→ **WHAT NEEDS TO BE DONE**:
The lines to be extracted run from the start of the listing through the line containing "base_edge_break = 0.3"; copy them exactly and nothing else.

Modeling code records
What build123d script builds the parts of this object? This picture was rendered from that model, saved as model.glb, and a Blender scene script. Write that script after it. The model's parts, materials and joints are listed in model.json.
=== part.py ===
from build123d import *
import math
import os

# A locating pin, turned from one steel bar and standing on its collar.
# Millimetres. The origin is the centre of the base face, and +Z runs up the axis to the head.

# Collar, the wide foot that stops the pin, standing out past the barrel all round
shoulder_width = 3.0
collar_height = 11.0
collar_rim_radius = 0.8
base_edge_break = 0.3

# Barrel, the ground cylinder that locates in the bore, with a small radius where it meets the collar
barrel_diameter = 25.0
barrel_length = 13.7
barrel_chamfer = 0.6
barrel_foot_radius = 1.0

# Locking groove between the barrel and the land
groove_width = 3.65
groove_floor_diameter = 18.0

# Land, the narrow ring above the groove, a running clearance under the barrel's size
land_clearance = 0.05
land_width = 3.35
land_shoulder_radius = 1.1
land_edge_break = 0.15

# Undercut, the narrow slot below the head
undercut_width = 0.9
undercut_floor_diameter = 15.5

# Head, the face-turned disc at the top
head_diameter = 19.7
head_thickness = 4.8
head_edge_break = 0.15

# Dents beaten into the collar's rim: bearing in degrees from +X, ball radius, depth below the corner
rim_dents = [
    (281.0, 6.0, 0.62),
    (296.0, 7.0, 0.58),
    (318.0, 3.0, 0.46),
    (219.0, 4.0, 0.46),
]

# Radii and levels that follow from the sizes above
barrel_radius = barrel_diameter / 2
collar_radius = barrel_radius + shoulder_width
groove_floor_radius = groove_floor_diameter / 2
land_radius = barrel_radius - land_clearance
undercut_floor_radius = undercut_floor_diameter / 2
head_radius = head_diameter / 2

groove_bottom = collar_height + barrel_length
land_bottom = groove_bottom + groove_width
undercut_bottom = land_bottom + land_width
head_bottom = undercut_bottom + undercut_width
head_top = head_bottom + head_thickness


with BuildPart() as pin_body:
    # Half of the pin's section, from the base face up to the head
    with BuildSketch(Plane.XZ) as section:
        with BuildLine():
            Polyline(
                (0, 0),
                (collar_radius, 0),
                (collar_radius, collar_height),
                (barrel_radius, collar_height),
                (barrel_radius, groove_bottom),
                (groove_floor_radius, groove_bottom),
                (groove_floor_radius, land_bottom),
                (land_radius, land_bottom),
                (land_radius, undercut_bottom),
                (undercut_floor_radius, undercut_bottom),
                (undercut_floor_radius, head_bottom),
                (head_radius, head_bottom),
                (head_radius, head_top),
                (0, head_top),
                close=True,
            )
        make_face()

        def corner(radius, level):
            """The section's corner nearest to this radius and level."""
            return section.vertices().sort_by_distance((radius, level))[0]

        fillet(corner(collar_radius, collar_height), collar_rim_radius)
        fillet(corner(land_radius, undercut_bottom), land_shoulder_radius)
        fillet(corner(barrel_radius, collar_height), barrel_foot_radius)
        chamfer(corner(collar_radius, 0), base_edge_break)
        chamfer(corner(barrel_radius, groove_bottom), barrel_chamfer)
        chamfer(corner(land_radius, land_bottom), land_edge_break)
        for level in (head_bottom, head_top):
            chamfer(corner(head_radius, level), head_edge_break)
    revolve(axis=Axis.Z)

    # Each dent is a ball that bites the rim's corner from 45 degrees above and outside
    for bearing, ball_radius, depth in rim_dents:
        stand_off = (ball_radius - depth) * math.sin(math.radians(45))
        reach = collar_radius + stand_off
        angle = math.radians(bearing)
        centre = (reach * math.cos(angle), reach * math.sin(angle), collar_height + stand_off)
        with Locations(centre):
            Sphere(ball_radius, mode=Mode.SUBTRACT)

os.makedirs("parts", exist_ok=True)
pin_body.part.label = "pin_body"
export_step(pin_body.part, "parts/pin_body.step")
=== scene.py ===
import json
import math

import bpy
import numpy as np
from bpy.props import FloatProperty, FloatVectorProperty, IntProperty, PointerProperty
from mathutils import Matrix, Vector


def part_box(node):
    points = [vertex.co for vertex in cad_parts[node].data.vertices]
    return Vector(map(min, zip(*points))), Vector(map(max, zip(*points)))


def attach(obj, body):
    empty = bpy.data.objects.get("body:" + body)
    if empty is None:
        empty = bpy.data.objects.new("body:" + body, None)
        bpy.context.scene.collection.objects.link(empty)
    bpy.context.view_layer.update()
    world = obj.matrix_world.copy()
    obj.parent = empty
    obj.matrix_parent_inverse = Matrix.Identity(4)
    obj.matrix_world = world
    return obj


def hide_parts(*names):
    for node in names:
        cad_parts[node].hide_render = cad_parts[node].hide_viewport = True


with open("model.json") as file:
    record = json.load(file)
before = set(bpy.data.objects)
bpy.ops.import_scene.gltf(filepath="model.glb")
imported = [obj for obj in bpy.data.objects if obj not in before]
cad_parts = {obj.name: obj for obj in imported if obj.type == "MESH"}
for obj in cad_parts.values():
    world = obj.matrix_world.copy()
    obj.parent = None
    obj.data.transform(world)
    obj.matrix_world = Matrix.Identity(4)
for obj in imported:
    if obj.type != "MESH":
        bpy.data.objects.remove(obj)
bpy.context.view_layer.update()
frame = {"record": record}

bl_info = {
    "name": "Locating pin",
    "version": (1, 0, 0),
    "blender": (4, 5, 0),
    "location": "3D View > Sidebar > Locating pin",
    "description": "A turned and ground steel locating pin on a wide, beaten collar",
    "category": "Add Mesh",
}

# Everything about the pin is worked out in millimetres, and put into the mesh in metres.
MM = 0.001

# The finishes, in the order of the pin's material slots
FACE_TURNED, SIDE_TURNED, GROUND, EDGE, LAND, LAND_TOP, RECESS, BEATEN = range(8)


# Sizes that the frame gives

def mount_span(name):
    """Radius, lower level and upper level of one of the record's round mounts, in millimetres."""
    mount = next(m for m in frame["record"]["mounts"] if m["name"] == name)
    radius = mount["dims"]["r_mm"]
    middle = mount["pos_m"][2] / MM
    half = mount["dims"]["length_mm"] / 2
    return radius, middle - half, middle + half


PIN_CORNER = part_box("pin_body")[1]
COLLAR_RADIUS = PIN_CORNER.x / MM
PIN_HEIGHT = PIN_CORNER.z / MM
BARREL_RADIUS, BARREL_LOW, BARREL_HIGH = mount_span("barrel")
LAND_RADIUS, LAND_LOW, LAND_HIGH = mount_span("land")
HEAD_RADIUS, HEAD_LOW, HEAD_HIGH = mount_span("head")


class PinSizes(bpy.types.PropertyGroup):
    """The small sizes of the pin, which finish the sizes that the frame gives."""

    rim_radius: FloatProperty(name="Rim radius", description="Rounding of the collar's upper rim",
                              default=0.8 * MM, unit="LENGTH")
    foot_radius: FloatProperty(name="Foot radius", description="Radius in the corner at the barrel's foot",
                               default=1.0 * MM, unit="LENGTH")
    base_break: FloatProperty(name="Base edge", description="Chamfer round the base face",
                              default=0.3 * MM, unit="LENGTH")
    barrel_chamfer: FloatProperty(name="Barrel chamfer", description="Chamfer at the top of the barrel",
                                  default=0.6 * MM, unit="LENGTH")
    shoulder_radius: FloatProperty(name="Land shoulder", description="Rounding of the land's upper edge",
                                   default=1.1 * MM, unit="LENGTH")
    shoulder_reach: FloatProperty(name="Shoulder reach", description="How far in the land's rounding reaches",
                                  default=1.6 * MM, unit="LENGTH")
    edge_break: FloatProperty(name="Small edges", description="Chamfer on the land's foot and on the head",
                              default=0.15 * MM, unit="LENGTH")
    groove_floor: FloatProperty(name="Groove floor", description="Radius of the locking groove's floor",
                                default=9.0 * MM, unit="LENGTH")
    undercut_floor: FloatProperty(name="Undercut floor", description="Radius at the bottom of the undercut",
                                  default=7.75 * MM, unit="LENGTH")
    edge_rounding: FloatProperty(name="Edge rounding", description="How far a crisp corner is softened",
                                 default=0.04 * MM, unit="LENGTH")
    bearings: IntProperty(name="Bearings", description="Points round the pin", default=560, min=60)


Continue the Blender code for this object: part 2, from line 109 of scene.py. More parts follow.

→ **TASK SOLUTION**:
What build123d script builds the parts of this object? This picture was rendered from that model, saved as model.glb, and a Blender scene script. Write that script after it. The model's parts, materials and joints are listed in model.json.
=== part.py ===
from build123d import *
import math
import os

# A locating pin, turned from one steel bar and standing on its collar.
# Millimetres. The origin is the centre of the base face, and +Z runs up the axis to the head.

# Collar, the wide foot that stops the pin, standing out past the barrel all round
shoulder_width = 3.0
collar_height = 11.0
collar_rim_radius = 0.8
base_edge_break = 0.3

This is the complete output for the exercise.